Howto Avoid Phishing Expeditions

How They Do It

Be extremely careful when upon receiving html email you have to click on some embedded html code that is supposed to lead you to an external web page. There you are expected to give some personal credentials, to update a user profile because your account has been disabled/compromised, etc. Name it, the list is long! It’s almost 100% garanteed to be a phishing expedition.

As a matter of fact, I will state the following for the record:

BIC SYSTEM ADMINISTRATORS WILL NEVER EVER REQUEST/SOLLICIT PASSWORDS AND/OR OTHER USERS SENSITIVE CREDENTIALS VIA EMAIL. IF YOU RECEIVE SUCH A REQUEST YOU ARE BEING TAKEN FOR A RIDE BY AN IMPOSTER!

McGill University abides by the same policy.

Now to the phish.

You can always compare the html code to the ascii versіon — if your email client allows you to do so, that is. Invariably the html code will contain a record pointing to a compromised or harvesting site.

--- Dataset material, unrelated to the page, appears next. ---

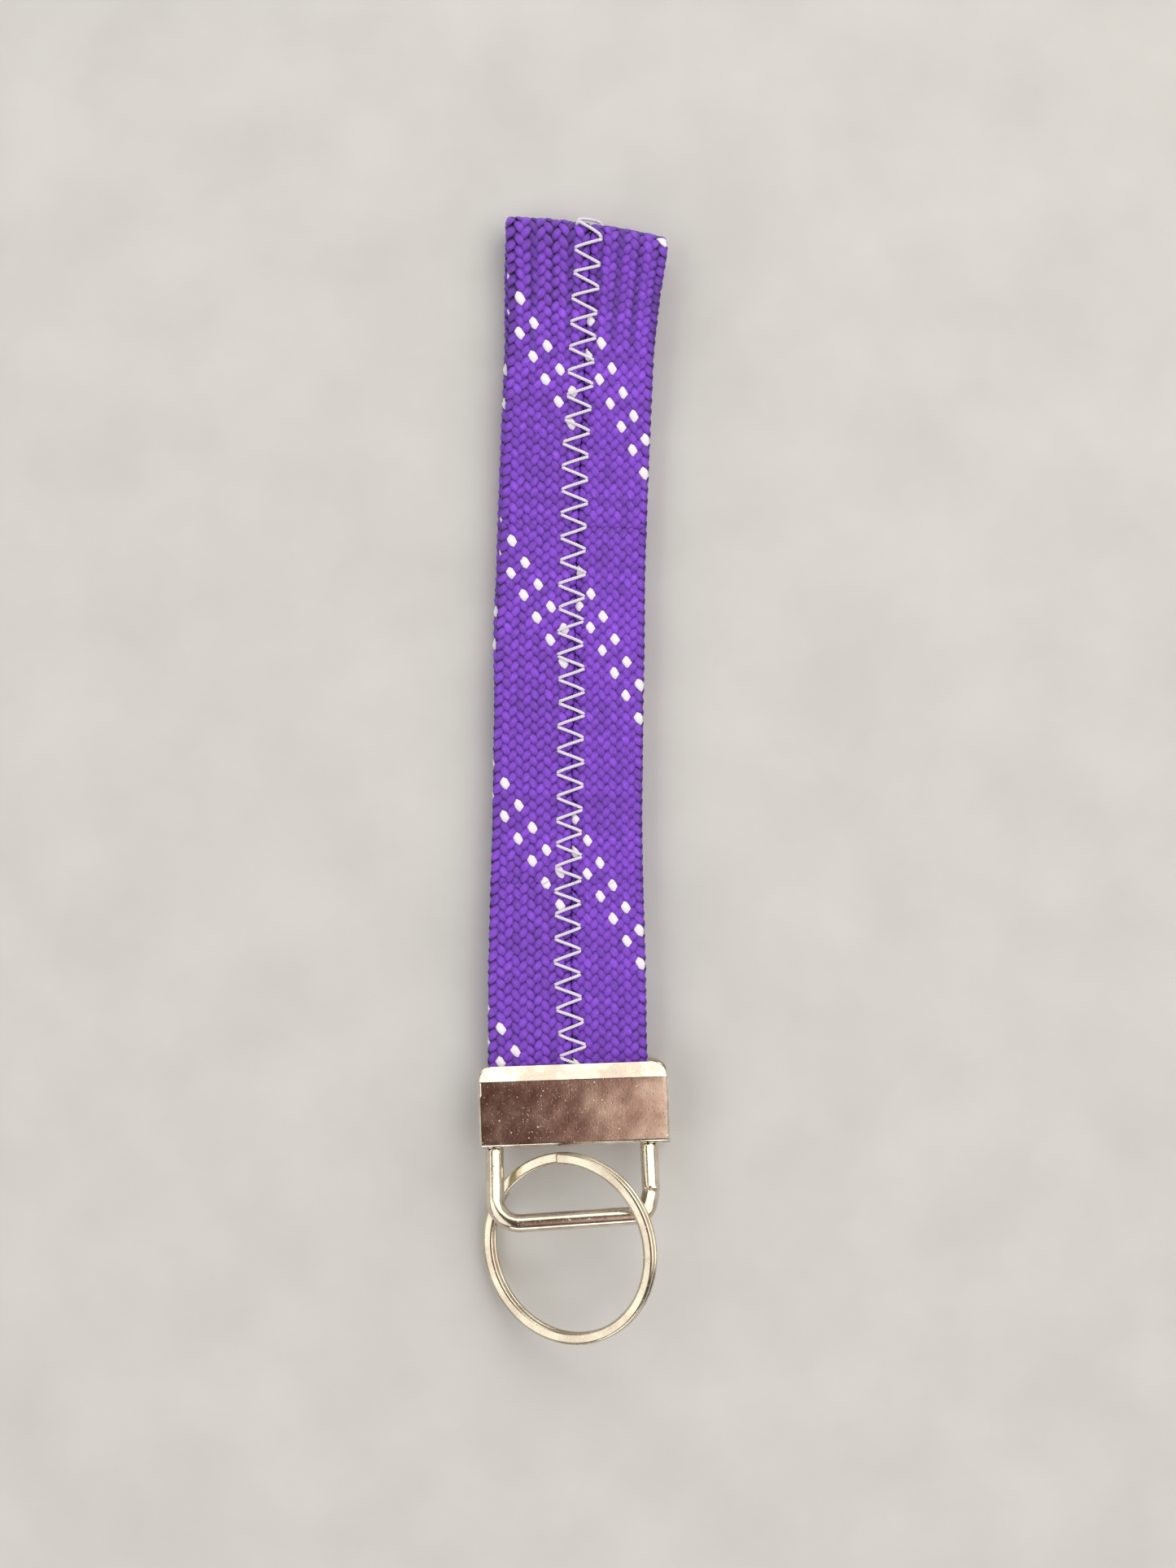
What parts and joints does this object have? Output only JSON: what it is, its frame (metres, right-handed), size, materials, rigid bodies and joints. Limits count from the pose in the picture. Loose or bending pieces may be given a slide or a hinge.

The canonical way they (the phishers) proceed is displayed in the following piece of html code / phish bone:

<href="http://iamaphisher.com">http://my-online-banking.com/mail_update

By clicking on what was supposed to be, say your online banking account ( http://my-online-banking.com/mail_update , which doesn’t exits btw) you end up on http://iamaphisher.com . There they have programmed a page that mimics the site they want you to believe you are browsing. You naively enter the info/credentials as requested. And you just have been phished.

Of course, this is just a naive example: no bank of repute would ever use a non-secured web site for its operation, but you get the gist.

If you want to report a purportedly phishing/spamming attempt always include the FULL body of the email along with the envelope and the headers, not just the html-rendered portion. And strip the email of all attachments, they are useless for us, maybe even potentially dangerous.

I understand this is not always possible: it depends on your mail client and some don’t provide this functionality. Sigh. All good text-based email clients ( mutt , pine , etc) provide this but sadly I don’t know of a web-based email client that does so. Hence the popularity and dangers of phishing expeditions.